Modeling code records
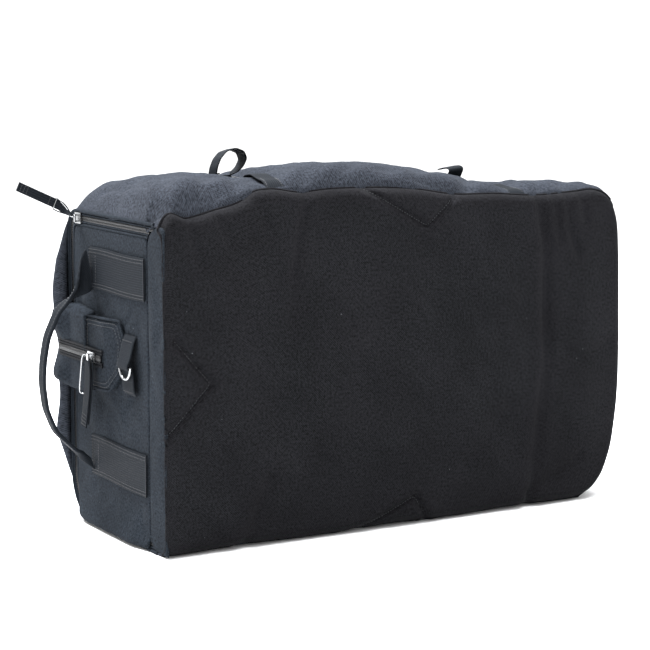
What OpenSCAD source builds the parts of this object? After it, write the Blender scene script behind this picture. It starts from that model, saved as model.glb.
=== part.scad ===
// Soft travel bag that converts between duffel and backpack, standing on its long side.
// X runs along the bag, the padded back panel faces -Y, the zipped front faces +Y.
// The origin is in the middle of the face that rests on the floor, +Z is up.

/* [Body] */
// Length of the bag
bag_length = 600; // [560:10:660]
// Height of the bag as it stands
bag_height = 360; // [340:5:400]
// How far the stuffed top rises above the ends
crown = 36; // [10:2:40]
// Distance from the origin to the outside of the back panel
back_depth = 120; // [110:5:130]
// Distance from the origin to the outside of the front panel
front_depth = 132; // [120:4:140]
// Radius of the two long edges at the front
front_round = 24; // [20:2:40]
// Radius of the two long edges at the back panel
back_round = 22; // [16:2:30]
// Thickness of the fabric walls
wall = 3; // [2:0.5:4]

/* [Back panel] */
// Thickness of the foam in the back panel
foam = 13; // [8:1:18]
// Thickness of the plastic stiffener sheet
stiffener = 1.5; // [1:0.5:3]

/* [End flap] */
// Width of the plain band beside the end flap
band_width = 40; // [30:2:50]
// Distance from the outside of the bag to the middle of the end zip
end_zip_inset = 10; // [9:1:14]

/* [Zips] */
// Width of one half of the closed coil
coil_half = 3.6; // [2.5:0.1:4.5]
// Height of the coil
coil_height = 2.5; // [2:0.1:3.5]
// Width of one zip tape
tape_width = 9.5; // [8:0.5:12]
// Height of the main zip's middle above the floor
main_zip_z = 200; // [170:5:200]

/* [Webbing] */
// Width of the handle webbing
handle_webbing = 48; // [30:1:50]
// Width of the strap webbing
strap_webbing = 25; // [20:1:30]
// Thickness of webbing
webbing = 2; // [1.5:0.1:3]
// How far the end handle stands out
handle_reach = 62; // [50:1:75]

/* [Hidden] */
$fn = 64;

half = bag_length / 2;
far = 500;
back_split = back_round - back_depth;   // where the back panel meets the top and bottom
front_split = front_depth - front_round; // where the front panels start
gap = 0.3;                              // clearance between halves that part
rim = 6.5;                              // fabric edge to the middle of a zip
flap_hinge_y = band_width - back_depth; // where the end flap is sewn to the band
tape_thick = 1;
lining_thick = 0.8;
tape_depth = wall;                      // tapes lie just under the walls
patch_tip_y = -20;
patch_half = 42;
patch_x = -half - 12;                   // outside of the left zip patch
patch_thick = 4;
handle_y = 62;
handle_low = 83;
handle_high = 297;
handle_start = -half - 6;
strap_left_x = -146;
strap_right_x = 163;
strap_left_z = bag_height + crown * 0.65;     // height of the top under each strap
strap_right_z = bag_height + crown * 0.25;
front_fabric = front_depth - wall;
zip_start = wall + 3 - half;            // where the front zip starts, clear of the end zip

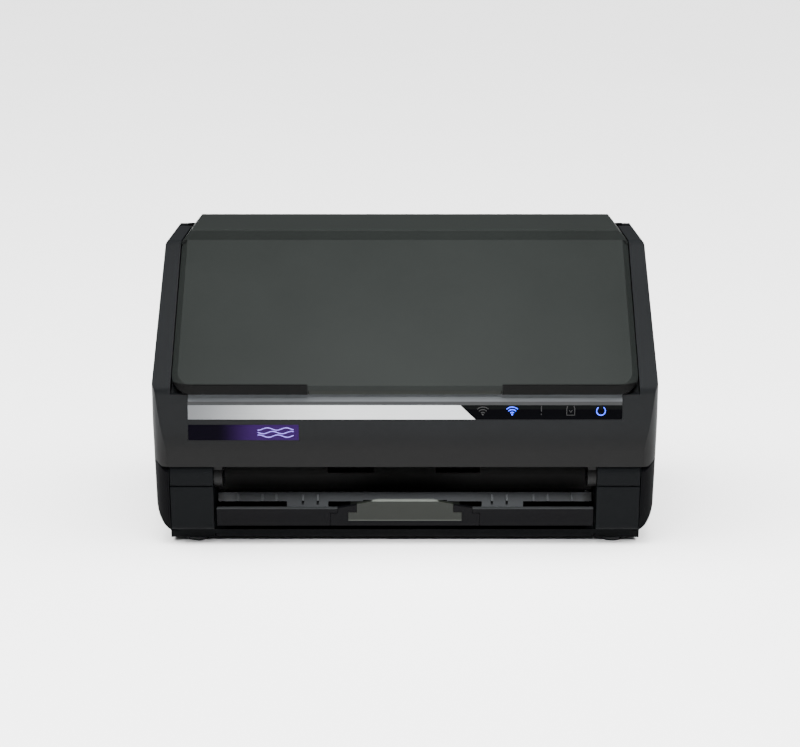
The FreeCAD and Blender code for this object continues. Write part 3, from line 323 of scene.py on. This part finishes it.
@dataclass(frozen=True)
class Lit:
    """A symbol of diffusing plastic lit from behind by a lamp on the board, or unlit where its glow is nought."""

    name: str
    colour: str
    glow: float
    patch_mm: float = 3.0
    patch_light: float = 1.25
    roughness: float = 0.4

    def make(self) -> bpy.types.Material:
        """Build the material: a satin face, a little lighter in patches, that also gives light.

        Returns:
            The material.
        """
        material, tree, shader, where = fresh_material(self.name)
        core = add_node(tree, "ShaderNodeTexNoise", {"Scale": METRE_MM / self.patch_mm, "Detail": 1.0},
                        {"Vector": where})
        shade = add_node(tree, "ShaderNodeMix", {"data_type": "RGBA", 6: linear(self.colour),
                                                 7: linear(self.colour, self.patch_light)},
                         {0: core.outputs["Fac"]})
        tree.links.new(shade.outputs[2], shader.inputs["Base Color"])
        tree.links.new(shade.outputs[2], shader.inputs["Emission Color"])
        shader.inputs["Emission Strength"].default_value = self.glow
        shader.inputs["Roughness"].default_value = self.roughness
        return material


@dataclass(frozen=True)
class FloatGlass:
    """Thin clear float glass over the sensors, faintly green, with slight smears in its roughness."""

    name: str
    colour: str
    smear_mm: float = 25.0
    clean: float = 0.02
    smeared: float = 0.09
    clear: float = 0.85
    ior: float = 1.52

    def make(self) -> bpy.types.Material:
        """Build the material: smooth and transmitting, with slow noise in its roughness.

        Returns:
            The material.
        """
        material, tree, shader, where = fresh_material(self.name)
        smears = add_node(tree, "ShaderNodeTexNoise", {"Scale": METRE_MM / self.smear_mm, "Detail": 3.0},
                          {"Vector": where})
        rough = add_node(tree, "ShaderNodeMapRange", {"To Min": self.clean, "To Max": self.smeared},
                         {"Value": smears.outputs["Fac"]})
        tree.links.new(rough.outputs[0], shader.inputs["Roughness"])
        shader.inputs["Base Color"].default_value = linear(self.colour)
        shader.inputs["Transmission Weight"].default_value = self.clear
        shader.inputs["IOR"].default_value = self.ior
        return material


@dataclass(frozen=True)
class PaintedBoard:
    """Board painted a satin off-white, barely clouded, for the floor and the wall behind."""

    name: str
    dark: str
    pale: str
    cloud_mm: float = 500.0
    roughness: float = 0.22

    def make(self) -> bpy.types.Material:
        """Build the material: slow noise between two near whites.

        Returns:
            The material.
        """
        material, tree, shader, where = fresh_material(self.name)
        soft = add_node(tree, "ShaderNodeTexNoise", {"Scale": METRE_MM / self.cloud_mm}, {"Vector": where})
        shade = add_node(tree, "ShaderNodeMix", {"data_type": "RGBA", 6: linear(self.dark), 7: linear(self.pale)},
                         {0: soft.outputs["Fac"]})
        tree.links.new(shade.outputs[2], shader.inputs["Base Color"])
        shader.inputs["Roughness"].default_value = self.roughness
        return material


class Slot(Enum):
    """The record's material slots, each with the finish its nodes take."""

    # Fine mould grain: an even soft black, with painted shade that darkens it towards its foot.
    shell_dark = Moulded("moulded_abs_charcoal", "#0c0d0e", 0.48, 0.8, 0.10, level=0.1,
                         fades=(Fade("#080808", DOWN, -76.0, -56.0),))
    # The same grain a little smoother: a broad dull sheen.
    shell_grey = Moulded("moulded_abs_warm_grey", "#0c0e0d", 0.42, 0.8, 0.10, level=0.1)
    # Black and hardly reflecting, so that the openings stay dark.
    inner_black = Moulded("moulded_abs_black", "#050506", 0.5, 0.7, 0.08, level=0.04)
    # The shells' grain on a lighter, faintly greenish grey.
    tray_grey = Moulded("moulded_abs_pale_grey", "#141613", 0.4, 0.8, 0.08, level=0.12)
    # Brushed and anodised: bright and silky, with a painted reflection that makes it duller towards its left end.
    silver_band = BrushedMetal("brushed_anodised_aluminium", "#e8eaeb", 0.36,
                               fades=(Fade("#6e7072", LEFT, 30.0, 132.0),))
    # Polished and smoked: nearly black, with a painted reflection that makes it a little paler above a sharp line.
    gloss_window = Moulded("smoked_acrylic_polished", "#010102", 0.09, 6.0, 0.01, 30.0, 0.03, 1.49, 0.02,
                           (Fade("#060707", UP, 83.2, 83.7),))
    # Printed film: a bluish black that turns to violet towards the right.
    label_violet = Moulded("printed_vinyl_label", "#010004", 0.4, 2.0, 0.02, level=0.03,
                           fades=(Fade("#1e0d33", RIGHT, -110.0, -84.0),))
    # Clear, with a faint green: what lies under it shows through.
    scan_glass = FloatGlass("float_glass", "#dcebe6")
    # Ground after moulding: matt, with a tooth that grips paper.
    soft_rubber = Moulded("nitrile_rubber_ground", "#121315", 0.75, 0.5, 0.25)
    # Ground: bright, with short streaks that break up its highlight.
    shaft_steel = BrushedMetal("ground_steel", "#b9babc", 0.3, 0.5, 8.0)
    # A waxy off-white with a soft sheen.
    white_acetal = Moulded("moulded_acetal_white", "#d9d6cc", 0.4, 1.2, 0.04)
    # Solder mask over woven glass: a slightly uneven green sheen.
    board_green = Moulded("epoxy_circuit_board", "#15552f", 0.35, 1.5, 0.12)
    # A satin mid grey, far lighter than the shells.
    button_grey = Moulded("moulded_abs_mid_grey", "#8a8d90", 0.38, 0.7, 0.06)
    # Tinted through: a satin blue.
    button_blue = Moulded("tinted_abs_blue", "#2f62b8", 0.32, 0.7, 0.05)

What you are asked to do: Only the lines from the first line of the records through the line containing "floor, +Z is up." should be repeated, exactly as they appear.

Solution:
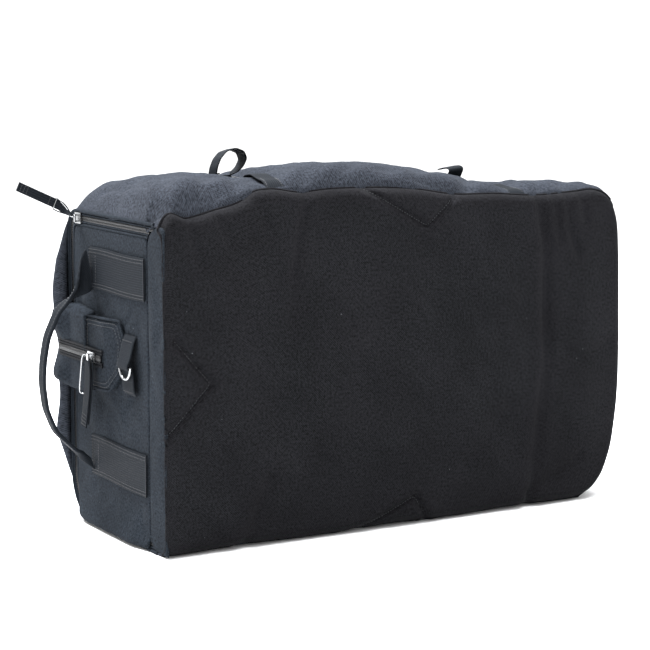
What OpenSCAD source builds the parts of this object? After it, write the Blender scene script behind this picture. It starts from that model, saved as model.glb.
=== part.scad ===
// Soft travel bag that converts between duffel and backpack, standing on its long side.
// X runs along the bag, the padded back panel faces -Y, the zipped front faces +Y.
// The origin is in the middle of the face that rests on the floor, +Z is up.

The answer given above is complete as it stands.